At Pipestone Nutrition, we audit 45 feed mills that supply Pipestone-managed sow farms twice each year. These audits focus not only on compliance but also on continuous improvement—because keeping pathogens out of sow herds starts with preventing them from entering through the feed supply chain.

The Biosecurity Pyramid: Putting Sow Herds First
Just like chores inside a barn start with the healthiest pigs, feed delivery follows the same idea. Trucks delivering to high-health sow farms are scheduled first, and they stay dedicated to those farms until they’ve been through a full wash, disinfect, and dry cycle. Trucks that go to lower-health or disease-positive sites can’t just swing back to a sow farm the next day. They need 12-24 hours of downtime after a deep clean to make sure pathogens don’t tag along.

For sow farms, this isn’t just good practice—it’s essential. A single mistake in feed sequencing can undo months or even years of herd health progress.

When Shortcuts Cost You
Imagine a gilt developer site placing an emergency feed order. In the rush to deliver, a truck that had just come from a PRRSv-positive site is used without the proper downtime. That short-term decision could have long-term consequences. PRRSv might be introduced to a previously healthy gilt site, putting replacement animals—and the sow farms relying on them—at risk.

The lesson is clear: even in emergencies, biosecurity rules can’t be skipped. Gilts are the foundation of the sow herd, and once health is compromised, it’s incredibly hard to get it back.

Clean Trucks, Healthy Herds
Feed trucks are the unseen visitors to sow farms every day, which makes them one of the biggest risks if not properly managed. Mills now follow strict cleaning routines:

  • Exterior washing and disinfecting weekly, or immediately after visiting a positive site, followed by at least 12 hours of downtime.
  • Interior sanitation of cabs every day—wiping down surfaces, washing floor mats, and disinfecting touch points.

These steps may sound small, but they make a huge difference in keeping PRRSv, PEDv, and influenza out of sow farms. Think of it as the same logic as cleaning between groups in the barn—except now it’s applied to the trucks that show up in your yard.

Proof It Works
This spring, a sow farm broke with PRRSv. The feed mill servicing that farm immediately dedicated trucks and trailers to the positive site and strictly enforced wash, disinfect, and dry protocols before those trucks returned to any other farm.

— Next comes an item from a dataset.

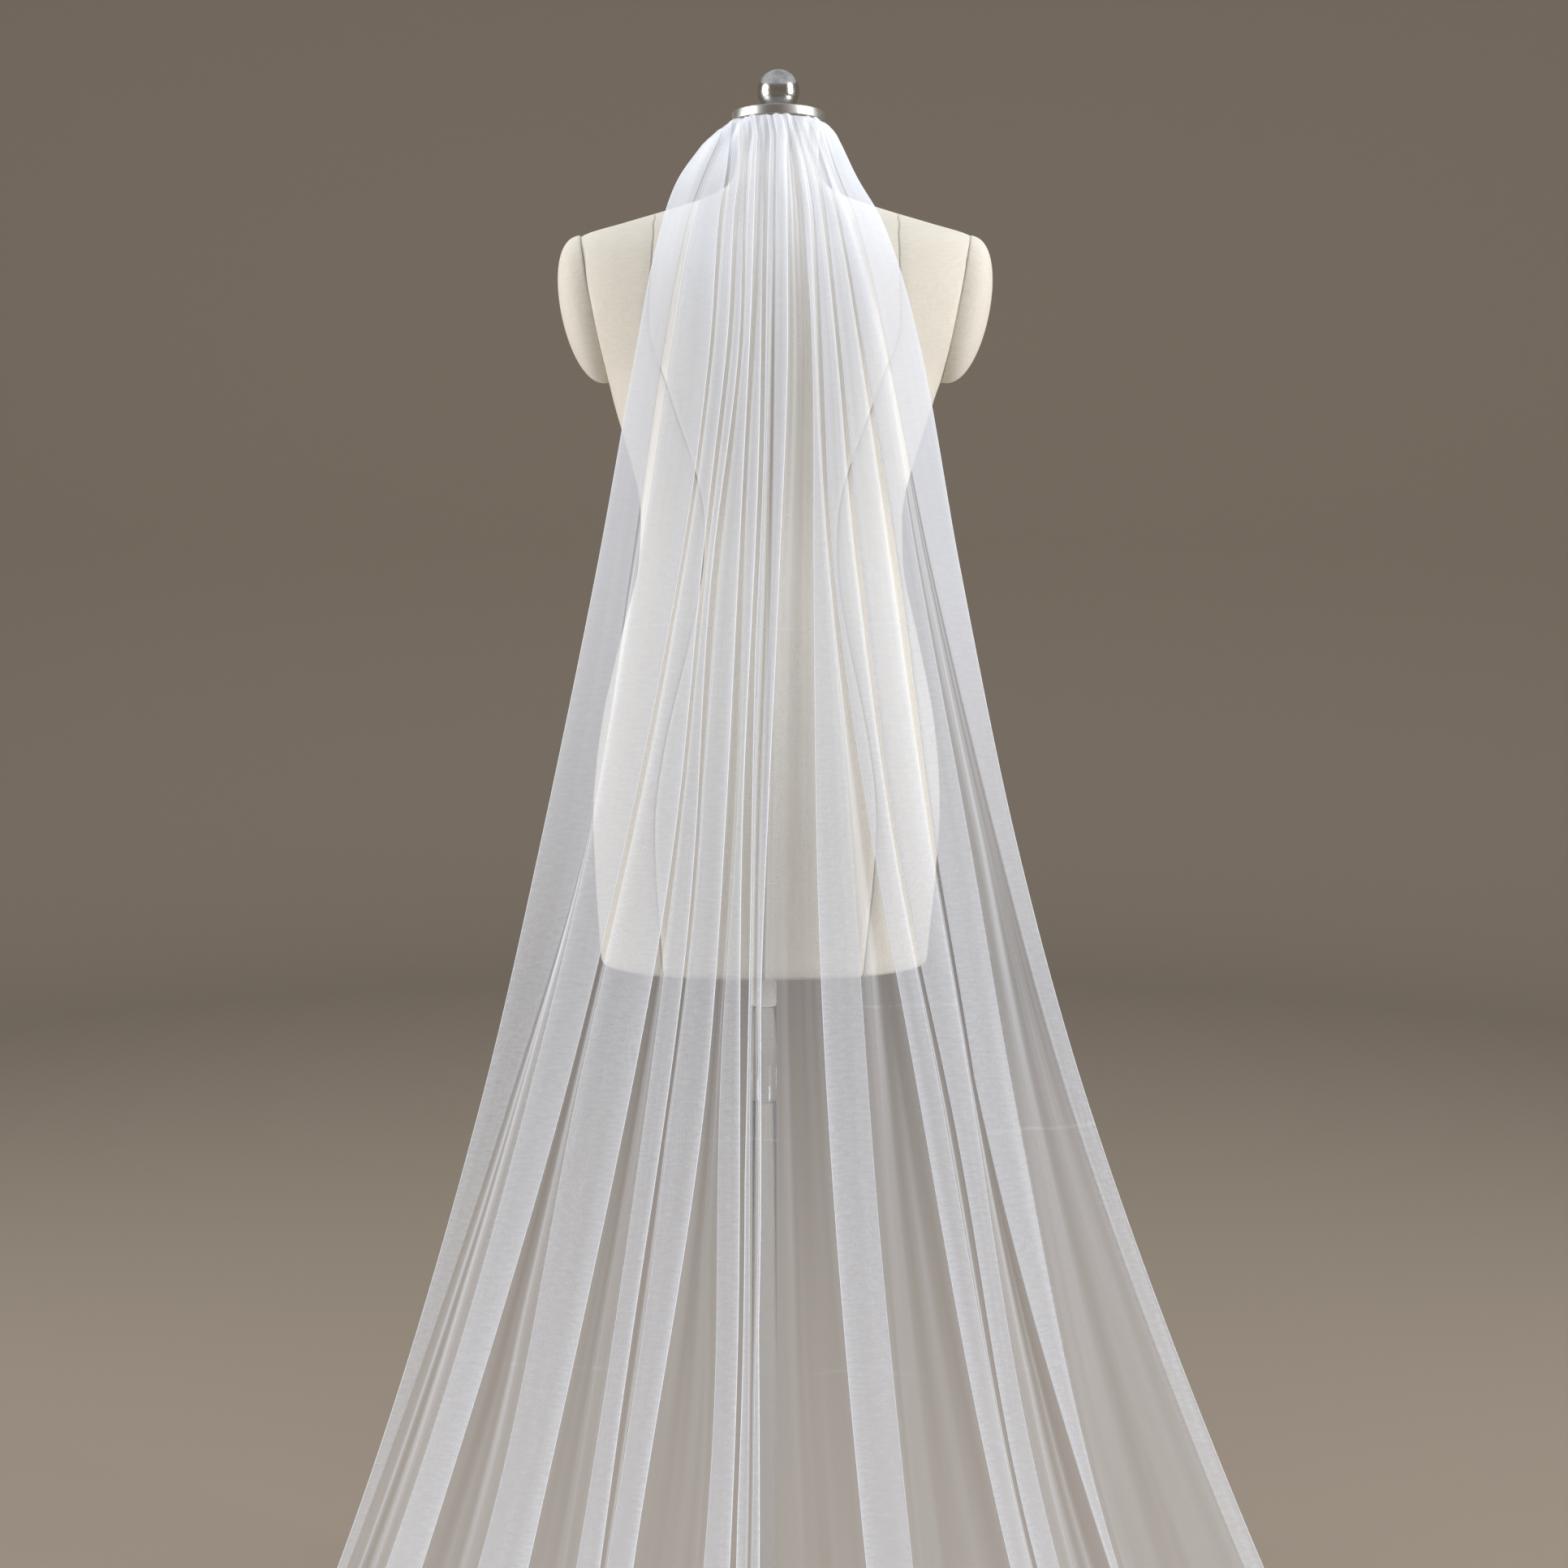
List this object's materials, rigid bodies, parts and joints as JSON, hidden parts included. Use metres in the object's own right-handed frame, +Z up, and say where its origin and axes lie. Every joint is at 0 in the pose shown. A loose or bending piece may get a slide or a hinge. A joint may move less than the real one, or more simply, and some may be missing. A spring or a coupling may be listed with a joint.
{
  "type": "bridal veil on a dress form",
  "caption": "Long sheer bridal veil with a train, gathered at the neck of a limbless dress form on a clear pole stand.",
  "frame": {"origin": "foot of the pole on the floor, at the middle of the base plate's underside", "axes": "+Z up, +Y the way the form faces, the veil and its train behind it towards -Y, +X to the form's right"},
  "size_m": [1.217, 1.375, 1.6205],
  "materials": {
    "tulle": "sheer cool white tulle",
    "comb_plastic": "clear",
    "linen": "matt ivory cover",
    "brushed_steel": "brushed",
    "chrome": "polished",
    "white_plastic": "satin",
    "acrylic": "clear polished"
  },
  "bodies": {
    "root": {"veil": "tulle", "comb": "comb_plastic", "torso": "linen", "shoulder_cap_left": "linen", "shoulder_cap_right": "linen", "neck_plate": "brushed_steel", "neck_knob": "chrome", "pole_socket": "white_plastic", "pole_upper": "acrylic", "pole_lower": "acrylic", "base_collar": "brushed_steel", "base_plate": "brushed_steel"}
  },
  "joints": []
}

The result? The virus was contained, and four neighboring sow farms stayed healthy. Thousands of sows were protected, saving countless piglets and significant dollars in lost production.

People Matter Too
Vehicles aren’t the only risk. Every driver, veterinarian, or nutritionist moving between sites plays a role in disease spread. That’s why many mills and farms are doubling down on personal biosecurity. Disposable booties, Danish entry systems, and dry disinfectant foot baths are now common tools to keep pathogens from riding in on someone’s shoes.

The South Dakota mill mentioned earlier added these steps for drivers—booties at every site and foot baths at entry points. Combined with the truck cleaning protocols, those extra precautions kept PRRSv from spreading beyond the initial break, protecting more than 70,000 sow farm spaces.

A Shared Responsibility
Sow farms cannot stand alone in biosecurity. Their health depends on feed mills, truck drivers, nutritionists, and veterinarians all executing with discipline. When sow herds are protected, the benefits cascade: healthier litters, stronger weaned pigs, and reduced disease pressure for downstream finishers.

Take-Home Messages for Sow Farms

  • Put sow herds first when planning feed delivery routes—use the biosecurity pyramid.
  • Keep trucks clean inside and out, with wash, disinfect, and dry cycles built into the routine.
  • Don’t overlook personal biosecurity—booties, benches, and foot baths matter.

For sow farms, the stakes are higher than anywhere else in the production chain. Feed mills that commit to rigorous biosecurity aren’t just protecting trucks or bins—they’re protecting the heart of the swine industry: the sow herd.